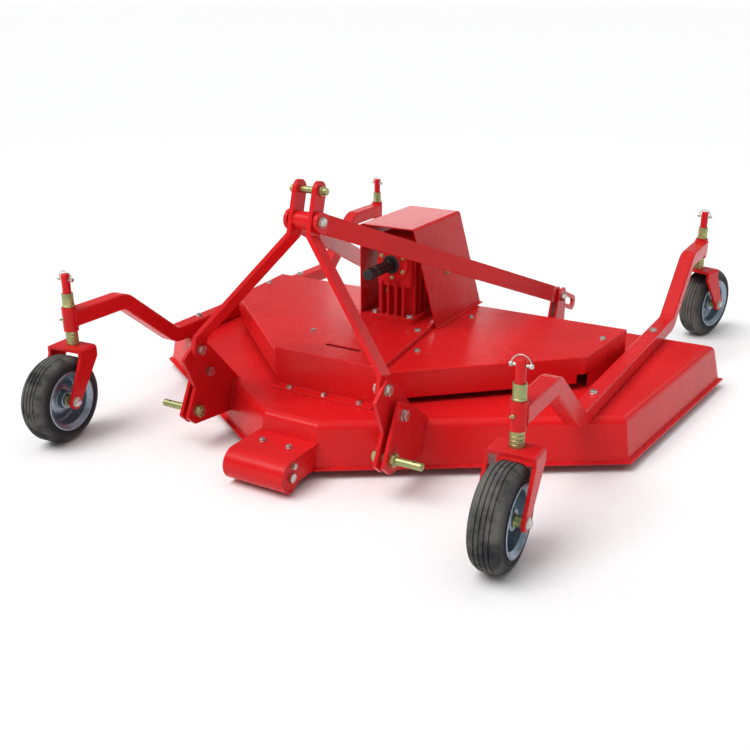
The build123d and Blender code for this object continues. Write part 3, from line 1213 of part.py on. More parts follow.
with BuildPart() as idler_posts:
    for (x, y), foot, top in ((LEFT_IDLER, BELT_Z - 9.5, POST_TOP),
                              (ARM_PIVOT, ARM_BASE - 0.5, ARM_BASE + ARM_THICKNESS + 8)):
        with BuildSketch(Plane.XY.offset(DECK_TOP)):
            with Locations((x, y)):
                Circle(POST_RADIUS + 6)
        extrude(amount=foot - DECK_TOP)
        with BuildSketch(Plane.XY.offset(foot)):
            with Locations((x, y)):
                Circle(POST_RADIUS)
        extrude(amount=top - foot)
save(idler_posts, "idler_posts")
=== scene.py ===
import json
import math
import random

import bmesh
import bpy
from mathutils import Matrix, Vector


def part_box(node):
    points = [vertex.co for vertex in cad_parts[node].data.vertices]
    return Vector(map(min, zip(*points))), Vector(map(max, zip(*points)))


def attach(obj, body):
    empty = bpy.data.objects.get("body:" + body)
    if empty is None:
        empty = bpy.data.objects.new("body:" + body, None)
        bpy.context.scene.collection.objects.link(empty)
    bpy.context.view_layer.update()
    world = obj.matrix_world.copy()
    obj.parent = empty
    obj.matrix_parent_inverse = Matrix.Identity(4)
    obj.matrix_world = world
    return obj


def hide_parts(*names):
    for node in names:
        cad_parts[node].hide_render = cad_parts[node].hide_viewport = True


bl_info = {
    "name": "Finish Mower Looks",
    "version": (1, 0, 0),
    "blender": (4, 5, 0),
    "location": "View3D > Sidebar > Mower",
    "description": "Paints, plates and details a three-point-hitch mower on its packed frame",
    "category": "Object",
}

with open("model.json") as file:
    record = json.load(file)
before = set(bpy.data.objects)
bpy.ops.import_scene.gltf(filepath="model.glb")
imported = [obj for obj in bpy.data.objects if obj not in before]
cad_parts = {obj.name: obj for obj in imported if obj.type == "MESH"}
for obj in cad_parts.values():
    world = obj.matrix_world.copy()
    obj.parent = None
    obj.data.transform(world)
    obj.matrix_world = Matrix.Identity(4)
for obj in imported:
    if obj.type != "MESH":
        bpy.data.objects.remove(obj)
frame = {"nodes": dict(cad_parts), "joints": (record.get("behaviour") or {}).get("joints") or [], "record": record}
NODES = frame["nodes"]
JOINTS = {joint["name"]: joint for joint in frame["joints"]}
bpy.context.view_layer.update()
CORNERS = ("front_left", "front_right", "rear_left", "rear_right")

# Sizes that several steps share, in metres.
SLEEVE_RADIUS = 0.0225       # outside of a caster sleeve
RAIL_TUBE = 0.050            # height of a side rail's square tube
STEM_BORE = 0.01285          # inside of a spacer, round the stem
SPACER_RADIUS = 0.0180
BAIL_RADIUS = 0.0240         # the linch pin's wire bail, to the wire's middle
BAIL_WIRE = 0.0017
HUB_RADIUS = 0.027
HUB_HALF = 0.031
AXLE_RADIUS = 0.008
AXLE_HALF = 0.063            # to the outer face of a fork's leg
TYRE_HALF = 0.0425
LUG_PLATE = 0.0088           # a rear lug's plate
LUG_GAP = 0.0210             # between a pair of lugs
HITCH_WIDTH = 0.034          # over a pair of hitch plates

# ---- shader maths -------------------------------------------------------------------------


class Wire:
    """A socket in a material; arithmetic on it adds Math nodes."""

    def __init__(self, tree, socket=None):
        self.tree = tree
        self.socket = socket

    def node(self, kind, settings, inputs, output=0):
        """Adds any node: its settings first, then the values or wires of its sockets."""
        made = self.tree.nodes.new(kind)
        for key, value in settings.items():
            if key == "stops":
                ramp = made.color_ramp
                while len(ramp.elements) < len(value):
                    ramp.elements.new(0.5)
                for element, (place, colour) in zip(ramp.elements, value):
                    element.position = place
                    element.color = colour
            else:
                setattr(made, key, value)
        for key, value in inputs.items():
            if isinstance(value, Wire):
                self.tree.links.new(value.socket, made.inputs[key])
            else:
                made.inputs[key].default_value = value
        return Wire(self.tree, made.outputs[output])

    def maths(self, operation, first, second):
        return self.node("ShaderNodeMath", {"operation": operation}, {0: first, 1: second})

    def __add__(self, other):
        return self.maths("ADD", self, other)

    __radd__ = __add__

    def __sub__(self, other):
        return self.maths("SUBTRACT", self, other)

    def __rsub__(self, other):
        return self.maths("SUBTRACT", other, self)

    def __mul__(self, other):
        return self.maths("MULTIPLY", self, other)

    __rmul__ = __mul__

    def within(self, low, high):
        """0 below low, 1 above high, smooth between."""
        return self.node("ShaderNodeMapRange", {"interpolation_type": "SMOOTHSTEP"},
                         {"Value": self, "From Min": low, "From Max": high})

    def tint(self, dark, light):
        """Blends two colours, plain or wired, by this mask."""
        return self.node("ShaderNodeMix", {"data_type": "RGBA"}, {0: self, 6: dark, 7: light}, output=2)


def grain(base, place, scale, detail=3.0, rough=0.55, stretch=None):
    """Fine noise over a surface, stretched along an axis when asked."""
    if stretch:
        place = base.node("ShaderNodeMapping", {}, {"Vector": place, "Scale": stretch})
    return base.node("ShaderNodeTexNoise", {}, {"Vector": place, "Scale": scale, "Detail": detail,
                                               "Roughness": rough})


def new_finish(name):
    """An empty material with its shader, its object coordinates and a wire to build on."""
    finish = bpy.data.materials.new(name)
    finish.use_nodes = True
    tree = finish.node_tree
    tree.nodes.clear()
    base = Wire(tree)
    place = base.node("ShaderNodeTexCoord", {}, {}, output="Object")
    shader = tree.nodes.new("ShaderNodeBsdfPrincipled")
    outlet = tree.nodes.new("ShaderNodeOutputMaterial")
    tree.links.new(shader.outputs[0], outlet.inputs["Surface"])
    return finish, base, place, shader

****

WRITTEN PROBLEM: Output exactly the lines of the material above from the one containing "extrude(amount=foot - DECK_TOP)" up to and including the one containing "obj.parent = empty".

RESULT:
        extrude(amount=foot - DECK_TOP)
        with BuildSketch(Plane.XY.offset(foot)):
            with Locations((x, y)):
                Circle(POST_RADIUS)
        extrude(amount=top - foot)
save(idler_posts, "idler_posts")
=== scene.py ===
import json
import math
import random

import bmesh
import bpy
from mathutils import Matrix, Vector


def part_box(node):
    points = [vertex.co for vertex in cad_parts[node].data.vertices]
    return Vector(map(min, zip(*points))), Vector(map(max, zip(*points)))


def attach(obj, body):
    empty = bpy.data.objects.get("body:" + body)
    if empty is None:
        empty = bpy.data.objects.new("body:" + body, None)
        bpy.context.scene.collection.objects.link(empty)
    bpy.context.view_layer.update()
    world = obj.matrix_world.copy()
    obj.parent = empty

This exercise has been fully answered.